Figure 6 compares a conventional network appliance using a standard network interface card (NIC) such as from Intel with one that has an ANIC adapter.
Figure 6: ANIC Fast Path Communication
Network and Security Monitoring Use Case
Accolade ANIC adapters can be inserted in to a variety of different network appliances for lossless packet capture and acceleration. However one of the most common uses is in network monitoring appliances (NMAs) as shown in Figure 7.
Figure 7: Network Monitoring Appliances (NMAs)
Network monitoring appliances are a perfect fit for ANIC adapters because they are typically flooded with a large volume of packet data which they must process and analyze with software for some specific network, security or quality of service related purpose.
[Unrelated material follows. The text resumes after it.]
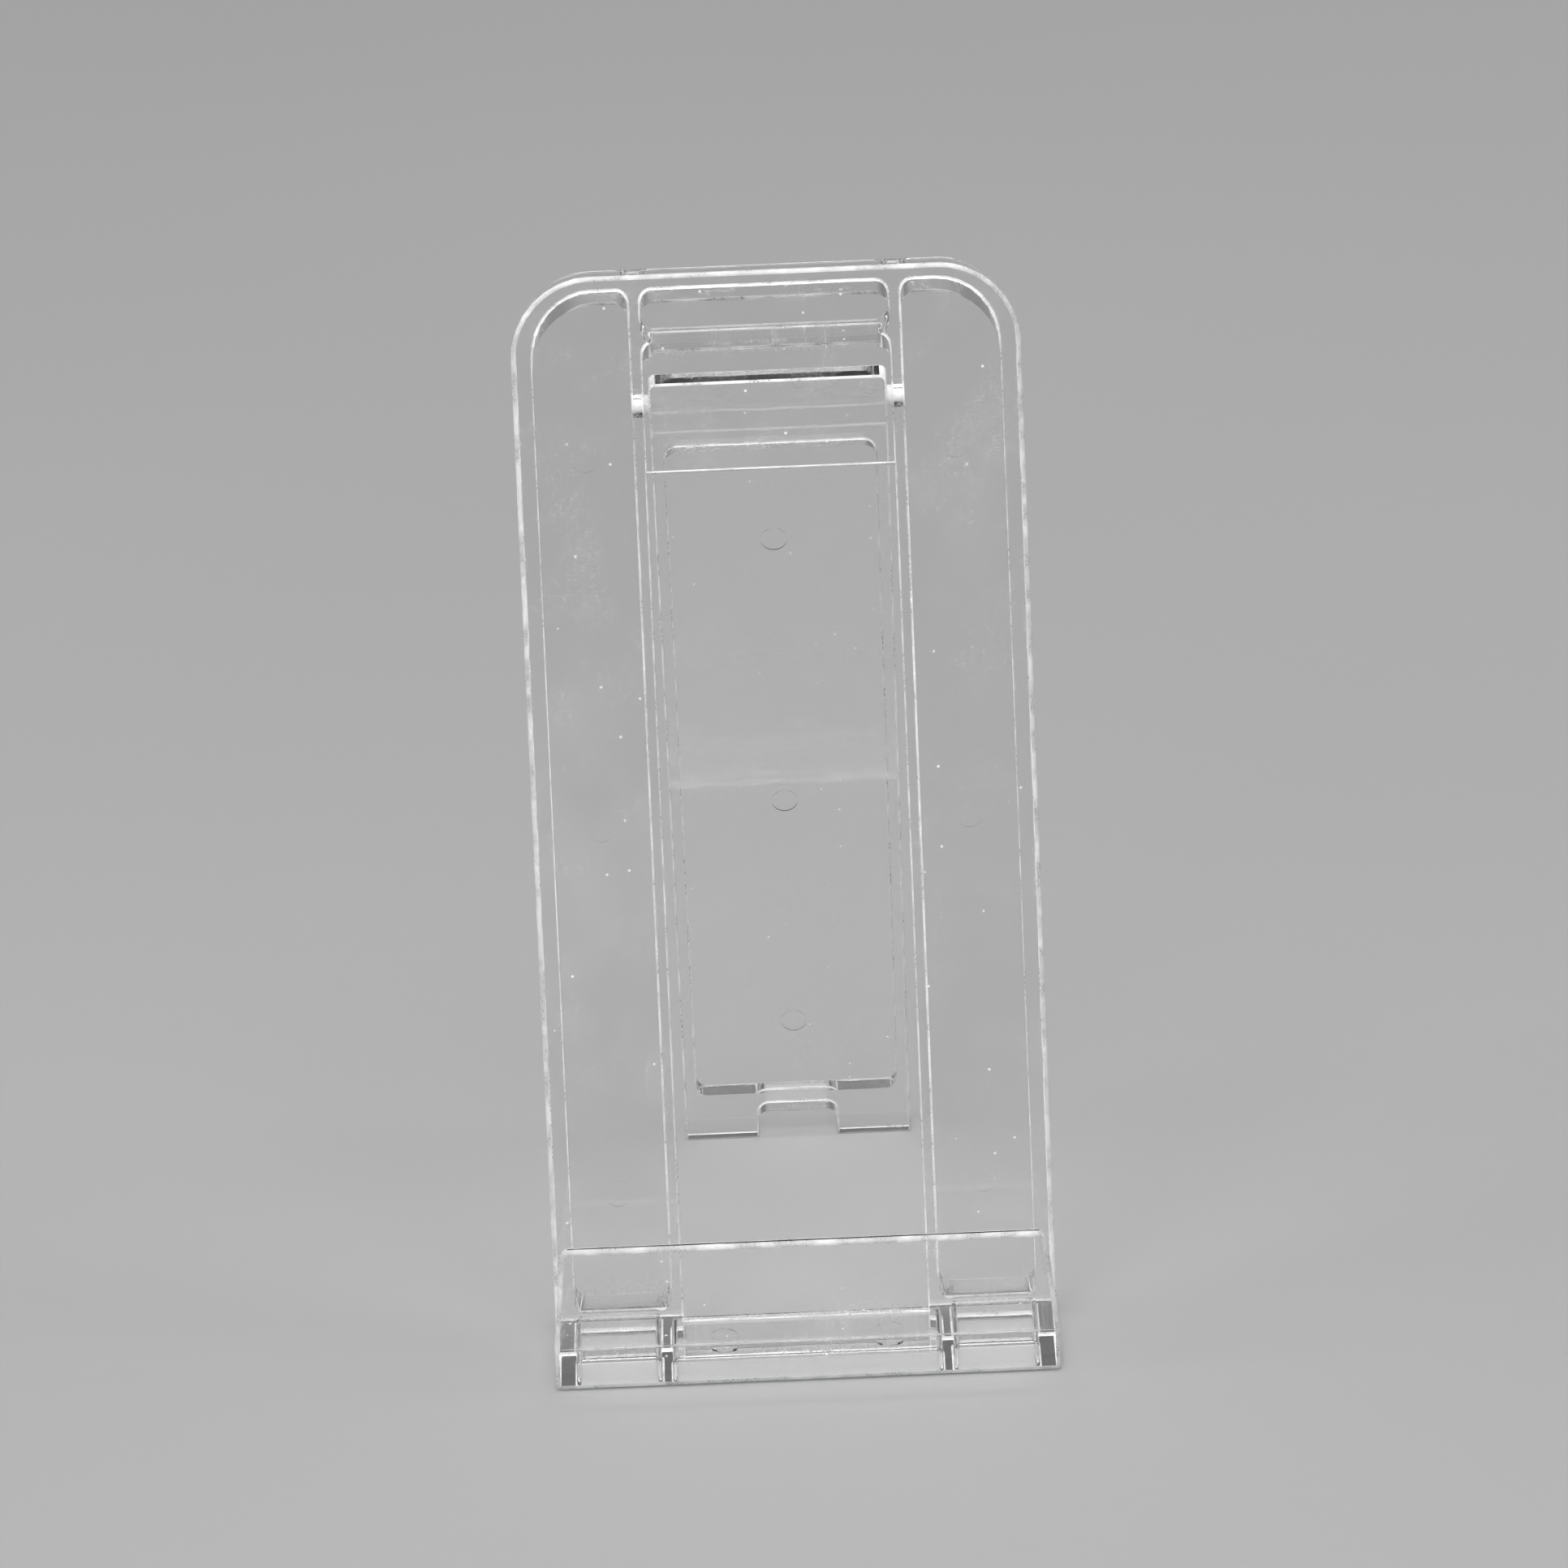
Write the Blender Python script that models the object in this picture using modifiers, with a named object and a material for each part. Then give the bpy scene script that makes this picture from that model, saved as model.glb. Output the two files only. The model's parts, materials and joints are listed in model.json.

The software analysis of the data runs the gamut from tracing a hacker after a security breach to network troubleshooting to measuring the quality of voice and video traffic.
ANIC adapters are inserted into the NMA for lossless packet capture and pre-processing (such as time stamping, packet filtering, and flow classification) of the incoming packets. All relevant data is then passed along directly to host memory for analysis by the security or networking application. The ANIC adapter saves valuable CPU cycles and thus achieves higher levels of processing speed and efficiency.
Accolade is the technology leader in high performance FPGA-based packet capture and application acceleration adapters/NICs serving global OEM network security and monitoring appliance customers. Customers integrate Accolade’s ANIC adapters into their network appliances to perform advanced packet capture and processing functions. Accolade’s ANIC series of advanced Adapters are optimized to offload multi-core host CPUs in a variety of target applications including network monitoring, network/cyber security, (IPS, IDS, DPI, DDoS, Network Forensics) network test, latency measurement and video monitoring. Accolade’s NICs offer lossless packet capture at Line Rate, the richest acceleration feature sets at the best value per GigE port in the 1-100G performance spectrum.